El autor permanece anónimo y, aunque la familia siempre lo atribuyó a una maestra de dibujo de su hija, no se descarta que haya sido la misma Mercedes quien envolvió al héroe en la bandera argentina, ajustando la iconografía de la independencia a una estética más moderna, más romántica, más afín a los retratos napoleónicos. San Martín lo prefería, y lo había colgado en Boulogne Sur Mer. Su nieta lo donó al Museo Histórico Nacional junto con el resto de su dormitorio y un croquis para que la distribución de los objetos reprodujera el ambiente original. De este modo, el héroe y sus descendientes administraron la posteridad.

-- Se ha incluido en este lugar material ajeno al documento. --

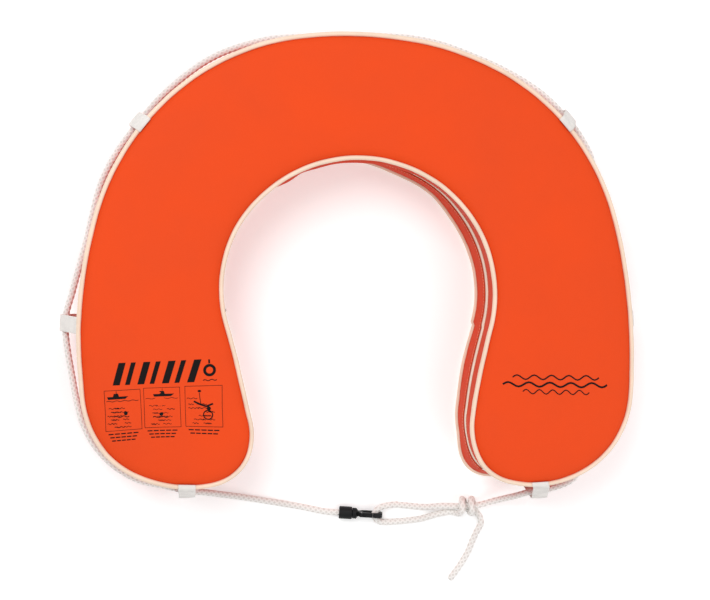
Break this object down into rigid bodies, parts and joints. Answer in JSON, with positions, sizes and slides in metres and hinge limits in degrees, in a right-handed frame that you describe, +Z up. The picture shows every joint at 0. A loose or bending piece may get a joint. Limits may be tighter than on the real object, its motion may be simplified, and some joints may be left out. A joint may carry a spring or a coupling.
{
  "type": "horseshoe lifebuoy",
  "caption": "Open horseshoe lifebuoy: foam core in a zipped, piped fabric cover, with a braided grab rope through webbing loops, closed across the mouth by a snap hook.",
  "frame": {"origin": "centre of the buoy's outline, on the floor under its back panel", "axes": "+Z up through the thickness towards the front panel, +Y towards the crown, -Y towards the open mouth, +X to the right seen from the front"},
  "size_m": [0.71, 0.6836, 0.114],
  "materials": {
    "foam": "matt closed-cell foam",
    "cover_cloth": "matt coated weave",
    "gusset_cloth": "matt coated weave",
    "piping": "satin vinyl",
    "zip_tape": "woven tape",
    "zip_coil": "glossy filament",
    "zip_metal": "nickel plated",
    "webbing": "woven webbing",
    "rope": "braided",
    "melted_rope": "melted",
    "hook_plastic": "satin moulded plastic",
    "pin_steel": "plain"
  },
  "bodies": {
    "buoy": {"core_foam_back": "foam", "core_foam_middle": "foam", "core_foam_front": "foam", "cover_back_panel": "cover_cloth", "cover_front_panel": "cover_cloth", "outer_gusset": "gusset_cloth", "inner_gusset_back": "gusset_cloth", "inner_gusset_front": "gusset_cloth", "front_piping": "piping", "back_piping": "piping", "zip_tape_front": "zip_tape", "zip_tape_back": "zip_tape", "zip_coil_front": "zip_coil", "zip_coil_back": "zip_coil", "zip_bottom_stop": "zip_metal", "zip_top_stop_back": "zip_metal", "zip_top_stop_front": "zip_metal", "webbing_loop_crown_left": "webbing", "webbing_loop_crown_right": "webbing", "webbing_loop_side_left": "webbing", "webbing_loop_side_right": "webbing", "webbing_loop_tip_left": "webbing", "webbing_loop_tip_right": "webbing", "rope_main": "rope", "rope_bight": "rope", "rope_knot": "rope", "rope_tail": "rope", "rope_stopper": "melted_rope", "hook_sleeve": "hook_plastic", "hook_body": "hook_plastic", "hook_gate_pin": "pin_steel"},
    "zip_slider": {"zip_slider": "zip_metal"},
    "zip_pull_tab": {"zip_pull_tab": "zip_metal"},
    "hook_gate": {"hook_gate": "hook_plastic"}
  },
  "joints": [
    {"name": "zip_travel", "type": "hinge", "parent": "buoy", "child": "zip_slider", "pos_m": [0, -0.0271, 0.055], "axis": [0, 0, -1], "range_deg": [0, 195]},
    {"name": "pull_tab_swing", "type": "hinge", "parent": "zip_slider", "child": "zip_pull_tab", "pos_m": [-0.15866, -0.04658, 0.055], "axis": [0, 0, -1], "range_deg": [0, 170]},
    {"name": "gate_swing", "type": "hinge", "parent": "buoy", "child": "hook_gate", "pos_m": [0.01166, -0.3047, 0.01841], "axis": [0.0663, 0.9978, 0], "range_deg": [0, 22], "stiffness_Nm_per_rad": 0.02, "springref_deg": -11.46}
  ]
}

Otro derrotero interesante es el de Artigas en el puente de la Ciudadela, de Juan Manuel Blanes (1830-1901). Desconocido hasta 1908, cuando las obras que habían quedado en el taller del artista en Italia llegaron a Uruguay, la que se consideró una “invención” de Blanes es hoy la imagen que prevalece del héroe oriental. Para realizarla el pintor ignoró la única imagen considerada verdadera: un retrato de Artigas en el exilio paraguayo realizada por Alfred Demersay, quien lo consideraba un tirano sanguinario y lo había retratado en la vejez.
Blanes planteó una fisonomía acorde a las ideas que quería expresar, representando a Artigas como un héroe moderno, de expresión severa, vestido con uniforme simple y poncho, con el sol del amanecer sobre su cabeza y parado sobre el puente levadizo de la ciudad de Montevideo que ya nunca volvería a cerrarse.
El pintor nunca consideró la obra por terminada ni la dio a conocer; quizás imaginó el debate encarnizado que terminaría provocando. Pero el poder de la imagen terminó imponiéndose y, para las celebraciones del Centenario de Artigas en 1950 ya se había convertido, de modo indisputable, en “un lugar de memoria”.
Malosetti Costa dedica varias páginas a los retratos de Belgrano y a la vida y la iconografía de Juana Azurduy. Su análisis de “la inclasificable” es muy agudo: la figura simbólica del héroe militar no admitió versión femenina, por lo que la representación de Juana osciló entre el retrato de mujer vieja con pecho plano y charreteras y el de la amazona elegante que monta a la inglesa; o una Marianne del siglo XIX, modelo de la muy reciente escultura monumental de Andrés Zerneri (2015), una nueva versión de La libertad guía al pueblo de Delacroix.
Es también fascinante la historia del retrato de la chilena Javiera Carrera, custodiando la memoria del hermano muerto en un daguerrotipo de composición excepcional: posó, viuda y vieja, sosteniendo un retrato miniado de su hermano, fusilado 30 años antes, en una escena a la que bien le cabe la famosa frase “ni olvido ni perdón”.
Precisamente con la aparición de la fotografía Malosetti Costa cierra el libro, analizando vida y retratos del dandy Lucio V. Mansilla para luego sobrevolar sobre dos íconos del siglo XX: Evita y el Che. Pintura o fotografía, Malosetti se toma la banalización de las obras de arte con mucho respeto, y las incorpora como documentos históricos de alto voltaje por su poder de conmover, de persuadir, de educar la sensibilidad, y de viajar en el tiempo.